The key to a successful dispute is demonstrating a causal link: that the lender’s misleading action (or inaction) directly resulted in you suffering financial loss or detriment.
Gathering Evidence to Support Your Claim
A dispute cannot be resolved without concrete evidence. Lenders are required to retain documentation related to your application and the execution of the loan, but you should gather any relevant paperwork you possess.
Essential Documentation
- The Original Loan Agreement: This legally binding document outlines the terms, interest rates, and repayment schedule you agreed to.
- Correspondence: Any emails, letters, or chat logs where the lender provided information or advice leading up to the agreement.
- Financial Records: Evidence showing your income, outgoings, and other debts at the time of application, particularly if you are claiming the loan was unaffordable or unsuitable.
- Lender’s Marketing Material: If the dispute relates to claims made in advertising that proved to be false or misleading.
Understanding exactly how the loan and subsequent repayments have affected your credit profile can also be crucial in calculating any detriment you have suffered.
Get your free credit search here. It’s free for 30 days and costs £14.99 per month thereafter if you don’t cancel it. You can cancel at anytime. (Ad)
The Formal Complaints Procedure
If you believe you have a strong case for being misled, you must follow the official two-step process required by UK regulatory bodies.
Step 1: Contacting the Lender Directly
The first step is always to raise a formal written complaint with the lender or credit provider themselves. This complaint should be clearly labelled as such and detail the following:
- The specific unsecured loan account details (account number, date taken out).
- Exactly how you believe you were misled (referencing dates, names, or specific documents).
- The financial detriment suffered (e.g., excessive interest paid, fees incurred).
- What resolution you are seeking (e.g., refund of interest, compensation, adjustment of the loan balance).
The lender must acknowledge your complaint promptly (typically within five working days) and provide a final response within eight weeks. If they uphold your complaint, they will outline the redress (compensation) they plan to offer.

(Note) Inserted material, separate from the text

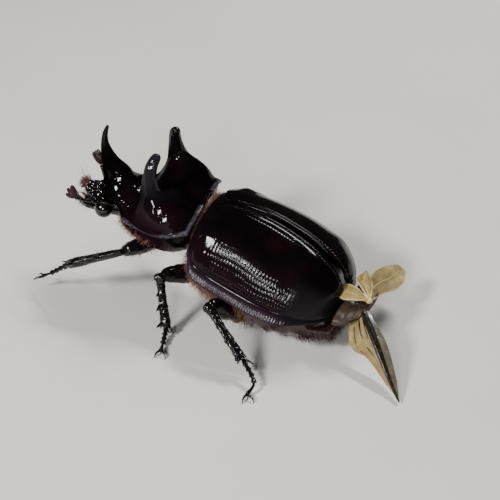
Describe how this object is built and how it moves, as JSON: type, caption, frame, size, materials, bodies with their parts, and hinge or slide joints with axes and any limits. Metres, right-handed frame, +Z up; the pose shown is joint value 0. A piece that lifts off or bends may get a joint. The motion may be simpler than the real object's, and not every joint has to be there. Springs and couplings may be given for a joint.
{
  "type": "rhinoceros beetle",
  "caption": "Life-size glossy black rhinoceros beetle with horns on its thorax, wing cases slightly parted and folded wings showing, standing on its feet.",
  "frame": {"origin": "middle of the animal's footprint box, on the floor its feet stand on", "axes": "+Z up, -Y towards the head, +X towards the animal's left side"},
  "size_m": [0.0482, 0.0688, 0.0297],
  "materials": {
    "shell": "gloss",
    "head_shell": "gloss",
    "eyes": "gloss",
    "feelers": "satin",
    "mouth": "satin",
    "breast": "satin",
    "abdomen": "satin",
    "pygidium": "gloss",
    "wings": "satin",
    "legs": "gloss"
  },
  "bodies": {
    "root": {"horn_front": "shell", "horn_left": "shell", "horn_right": "shell", "pronotum": "shell", "head": "head_shell", "mouthparts": "mouth", "eye_left": "eyes", "antenna_left": "feelers", "eye_right": "eyes", "antenna_right": "feelers", "elytron_left": "shell", "elytron_right": "shell", "scutellum": "shell", "thorax": "breast", "abdomen": "abdomen", "pygidium": "pygidium", "neck": "breast", "femur_fore_left": "legs", "tibia_fore_left": "legs", "tarsus_fore_left": "legs", "femur_fore_right": "legs", "tibia_fore_right": "legs", "tarsus_fore_right": "legs", "femur_mid_left": "legs", "tibia_mid_left": "legs", "tarsus_mid_left": "legs", "femur_mid_right": "legs", "tibia_mid_right": "legs", "tarsus_mid_right": "legs", "femur_hind_left": "legs", "tibia_hind_left": "legs", "tarsus_hind_left": "legs", "femur_hind_right": "legs", "tibia_hind_right": "legs", "tarsus_hind_right": "legs", "wing_left": "wings", "wing_right": "wings"}
  },
  "joints": []
}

Step 2: Escalation to the Financial Ombudsman Service (FOS)
If the lender:
- Fails to provide a final response within eight weeks; or,
- Provides a final response that you deem unsatisfactory;
…you have the right to escalate your case to the Financial Ombudsman Service (FOS).
The FOS is a free, independent body set up to resolve disputes between consumers and UK-based financial services companies. They will review all the evidence from both sides and make a decision on whether the lender acted unfairly or unreasonably.

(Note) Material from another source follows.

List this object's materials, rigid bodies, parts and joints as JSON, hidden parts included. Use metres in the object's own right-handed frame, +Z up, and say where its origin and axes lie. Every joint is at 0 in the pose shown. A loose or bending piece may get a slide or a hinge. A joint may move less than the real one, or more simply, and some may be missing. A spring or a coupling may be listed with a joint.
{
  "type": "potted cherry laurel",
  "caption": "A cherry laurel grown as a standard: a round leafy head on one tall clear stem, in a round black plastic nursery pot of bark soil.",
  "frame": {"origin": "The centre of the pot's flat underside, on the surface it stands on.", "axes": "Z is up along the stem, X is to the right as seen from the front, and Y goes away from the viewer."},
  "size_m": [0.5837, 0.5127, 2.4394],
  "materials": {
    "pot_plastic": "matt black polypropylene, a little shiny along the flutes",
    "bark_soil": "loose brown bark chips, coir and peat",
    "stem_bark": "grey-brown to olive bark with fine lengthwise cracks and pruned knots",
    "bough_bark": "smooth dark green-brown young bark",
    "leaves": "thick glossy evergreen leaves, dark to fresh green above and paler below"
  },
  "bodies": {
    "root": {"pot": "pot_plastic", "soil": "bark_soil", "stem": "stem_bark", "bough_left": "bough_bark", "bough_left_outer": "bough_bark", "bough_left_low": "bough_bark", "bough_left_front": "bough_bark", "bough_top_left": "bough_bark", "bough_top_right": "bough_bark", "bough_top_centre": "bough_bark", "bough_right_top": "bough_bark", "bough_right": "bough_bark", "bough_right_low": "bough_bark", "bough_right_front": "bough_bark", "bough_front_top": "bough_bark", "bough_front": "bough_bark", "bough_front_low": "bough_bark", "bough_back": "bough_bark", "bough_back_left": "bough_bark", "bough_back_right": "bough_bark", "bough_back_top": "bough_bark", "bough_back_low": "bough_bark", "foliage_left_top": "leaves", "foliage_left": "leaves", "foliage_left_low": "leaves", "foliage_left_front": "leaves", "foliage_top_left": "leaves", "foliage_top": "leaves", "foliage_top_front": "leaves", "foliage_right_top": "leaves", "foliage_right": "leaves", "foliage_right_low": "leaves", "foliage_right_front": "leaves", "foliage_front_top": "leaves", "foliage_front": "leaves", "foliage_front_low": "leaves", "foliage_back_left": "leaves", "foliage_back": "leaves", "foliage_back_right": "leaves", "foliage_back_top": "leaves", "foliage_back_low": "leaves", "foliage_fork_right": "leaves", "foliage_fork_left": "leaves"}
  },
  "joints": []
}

The Ombudsman’s decision is binding on the lender if you choose to accept it. They have the power to order the lender to compensate you, refund payments, or even adjust or write off the remaining loan balance, depending on the severity of the mis-selling.
You can find detailed guidance on how to submit a complaint and the time limits involved by visiting the Financial Ombudsman Service website.

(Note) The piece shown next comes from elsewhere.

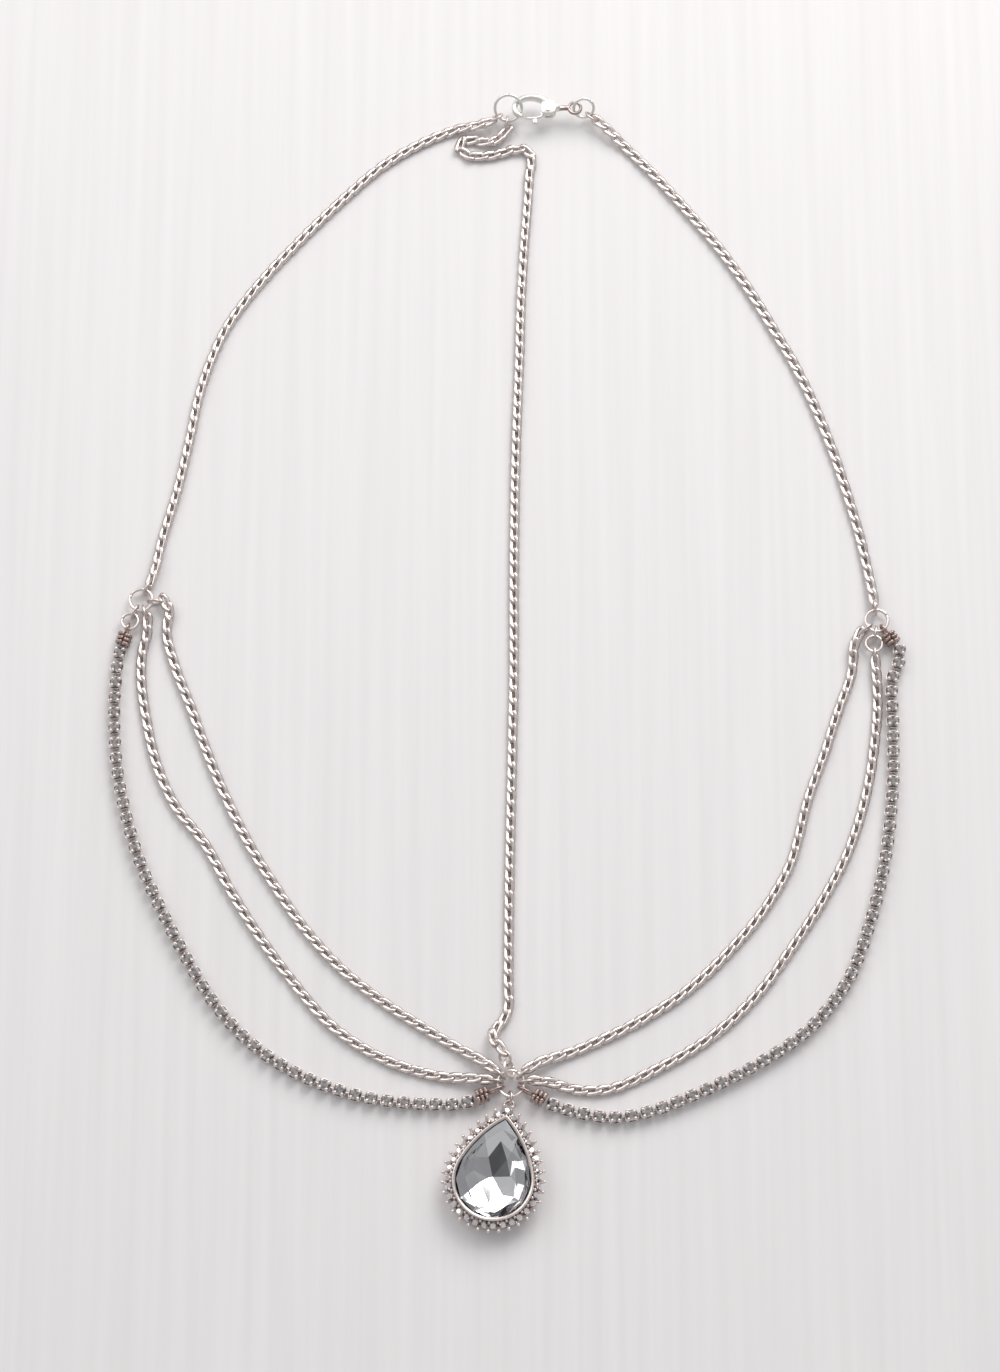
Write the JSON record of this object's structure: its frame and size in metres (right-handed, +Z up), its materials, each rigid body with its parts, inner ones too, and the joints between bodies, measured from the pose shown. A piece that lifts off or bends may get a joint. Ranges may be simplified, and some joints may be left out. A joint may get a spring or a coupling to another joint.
{
  "type": "forehead chain",
  "caption": "Forehead chain laid open: swags of curb and cup chain meet at a pear-shaped cut stone drop, with a chain over the crown and a lobster clasp behind.",
  "frame": {"origin": "middle of the whole laid-out piece on the surface that it lies on", "axes": "+Y from the drop to the clasp, +X to the viewer's right, +Z up from the surface"},
  "size_m": [0.1651, 0.2473, 0.0057],
  "materials": {
    "back_chain_left": "polished plated metal",
    "back_chain_right": "polished plated metal",
    "crown_chain": "polished plated metal",
    "inner_chain_left": "polished plated metal",
    "inner_chain_right": "polished plated metal",
    "middle_chain_left": "polished plated metal",
    "middle_chain_right": "polished plated metal",
    "back_chain_left_first_link": "polished plated metal",
    "back_chain_left_last_link": "polished plated metal",
    "back_chain_right_first_link": "polished plated metal",
    "back_chain_right_last_link": "polished plated metal",
    "crown_chain_first_link": "polished plated metal",
    "crown_chain_last_link": "polished plated metal",
    "inner_chain_left_first_link": "polished plated metal",
    "inner_chain_left_last_link": "polished plated metal",
    "inner_chain_right_first_link": "polished plated metal",
    "inner_chain_right_last_link": "polished plated metal",
    "middle_chain_left_first_link": "polished plated metal",
    "middle_chain_left_last_link": "polished plated metal",
    "middle_chain_right_first_link": "polished plated metal",
    "middle_chain_right_last_link": "polished plated metal",
    "left_lower_link": "polished plated metal",
    "right_lower_link": "polished plated metal",
    "pendant_link": "polished plated metal",
    "centre_ring": "polished plated metal",
    "crown_ring": "polished plated metal",
    "left_ring": "polished plated metal",
    "left_lower_ring": "polished plated metal",
    "right_ring": "polished plated metal",
    "right_lower_ring": "polished plated metal",
    "clasp_body": "polished pale plated metal",
    "clasp_lever": "polished pale plated metal",
    "clasp_hold_ring": "polished pale plated metal",
    "clasp_tail_ring": "polished pale plated metal",
    "cup_end_left_side": "dark copper plated metal",
    "cup_end_left_centre": "dark copper plated metal",
    "cup_end_right_side": "dark copper plated metal",
    "cup_end_right_centre": "dark copper plated metal",
    "cup_chain_left": "polished cups with clear cut stones",
    "cup_chain_right": "polished cups with clear cut stones",
    "pendant_setting": "polished setting with clear cut stones",
    "main_stone": "clear cut stone with a mirrored back"
  },
  "bodies": {
    "chain": {"back_chain_left": "back_chain_left", "back_chain_right": "back_chain_right", "crown_chain": "crown_chain", "inner_chain_left": "inner_chain_left", "inner_chain_right": "inner_chain_right", "middle_chain_left": "middle_chain_left", "middle_chain_right": "middle_chain_right", "back_chain_left_first_link": "back_chain_left_first_link", "back_chain_left_last_link": "back_chain_left_last_link", "back_chain_right_first_link": "back_chain_right_first_link", "back_chain_right_last_link": "back_chain_right_last_link", "crown_chain_first_link": "crown_chain_first_link", "crown_chain_last_link": "crown_chain_last_link", "inner_chain_left_first_link": "inner_chain_left_first_link", "inner_chain_left_last_link": "inner_chain_left_last_link", "inner_chain_right_first_link": "inner_chain_right_first_link", "inner_chain_right_last_link": "inner_chain_right_last_link", "middle_chain_left_first_link": "middle_chain_left_first_link", "middle_chain_left_last_link": "middle_chain_left_last_link", "middle_chain_right_first_link": "middle_chain_right_first_link", "middle_chain_right_last_link": "middle_chain_right_last_link", "left_lower_link": "left_lower_link", "right_lower_link": "right_lower_link", "pendant_link": "pendant_link", "centre_ring": "centre_ring", "crown_ring": "crown_ring", "left_ring": "left_ring", "left_lower_ring": "left_lower_ring", "right_ring": "right_ring", "right_lower_ring": "right_lower_ring", "clasp_body": "clasp_body", "clasp_hold_ring": "clasp_hold_ring", "clasp_tail_ring": "clasp_tail_ring", "cup_end_left_side": "cup_end_left_side", "cup_end_left_centre": "cup_end_left_centre", "cup_end_right_side": "cup_end_right_side", "cup_end_right_centre": "cup_end_right_centre", "cup_chain_left": "cup_chain_left", "cup_chain_right": "cup_chain_right", "pendant_setting": "pendant_setting", "main_stone": "main_stone"},
    "lever": {"clasp_lever": "clasp_lever"}
  },
  "joints": [
    {"name": "clasp_lever_pivot", "type": "hinge", "parent": "chain", "child": "lever", "pos_m": [0.0088, 0.1196, 0.00337], "axis": [0, 0, -1], "range_deg": [0, 22], "stiffness_Nm_per_rad": 0.002}
  ]
}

Important Considerations While Disputing
It is vital to understand that lodging a complaint does not automatically pause your obligations under the credit agreement.
- Keep Making Payments: Unless the lender has explicitly agreed in writing to temporarily suspend or reduce payments, you must continue to make all scheduled repayments. Failure to do so could result in late payment fees, default notices, and negative marks on your credit file, which could make your financial situation worse, regardless of the outcome of the dispute.
- Time Limits: There are strict time limits for bringing a claim. Generally, you should complain within six years of the event you are complaining about, or within three years from the date you became aware (or reasonably should have become aware) that you had a reason to complain.
- The Lender May Not Be Found Guilty: Disputes often depend heavily on the documentation and the specific facts of the case. The FOS may find that the lender followed procedures correctly and that the loan was suitable, in which case your complaint will be dismissed.
People also asked
What is the time limit for complaining about mis-selling in the UK?
Generally, you must bring a complaint to the lender within six years of the event occurring. If you were unaware of the issue, you must complain within three years of the date you reasonably should have become aware of the problem, provided this is still within the six-year limit from the date the event happened.
Does disputing a loan affect my credit score?
The act of submitting a formal complaint itself does not directly damage your credit score. However, if you cease making payments while the dispute is ongoing, the resulting defaults or missed payment markers will severely impact your credit file, regardless of the outcome of the complaint.
If I win the dispute, will the loan be written off entirely?
Not necessarily. If the FOS finds that you suffered detriment, they typically aim to put you back in the financial position you would have been in had the misleading information not been provided. This might involve refunding all interest and charges, reducing the principal balance, or, in severe cases of proven unaffordability, instructing the loan to be written off, though this is less common.
Should I seek legal advice before submitting a complaint?
While the FOS process is designed to be accessible without legal representation, if your case is complex or involves a large sum of money, seeking initial advice from a solicitor or a debt advice charity might be beneficial to ensure your complaint is structured correctly and all legal points are addressed.
What is the difference between mis-selling and bad advice?
Mis-selling implies a breach of regulatory rules or statutory duties, often involving non-disclosure or misleading information. Bad advice, while related, usually pertains to a specific product recommendation that turned out to be financially detrimental, even if the lender met minimum regulatory obligations.
Summary of Your Complaint Rights
If you genuinely believe you were misled into taking out an unsecured loan, the UK consumer protection framework provides robust mechanisms for addressing your grievance. Success hinges on clear evidence demonstrating that the lender failed their duty of care or provided inaccurate information that influenced your borrowing decision.
By compiling detailed evidence, strictly adhering to the formal complaints process (lender first, then FOS), and maintaining your contractual obligations (i.e., continuing payments) until a resolution is agreed upon, you maximise your chances of achieving a fair and compliant outcome.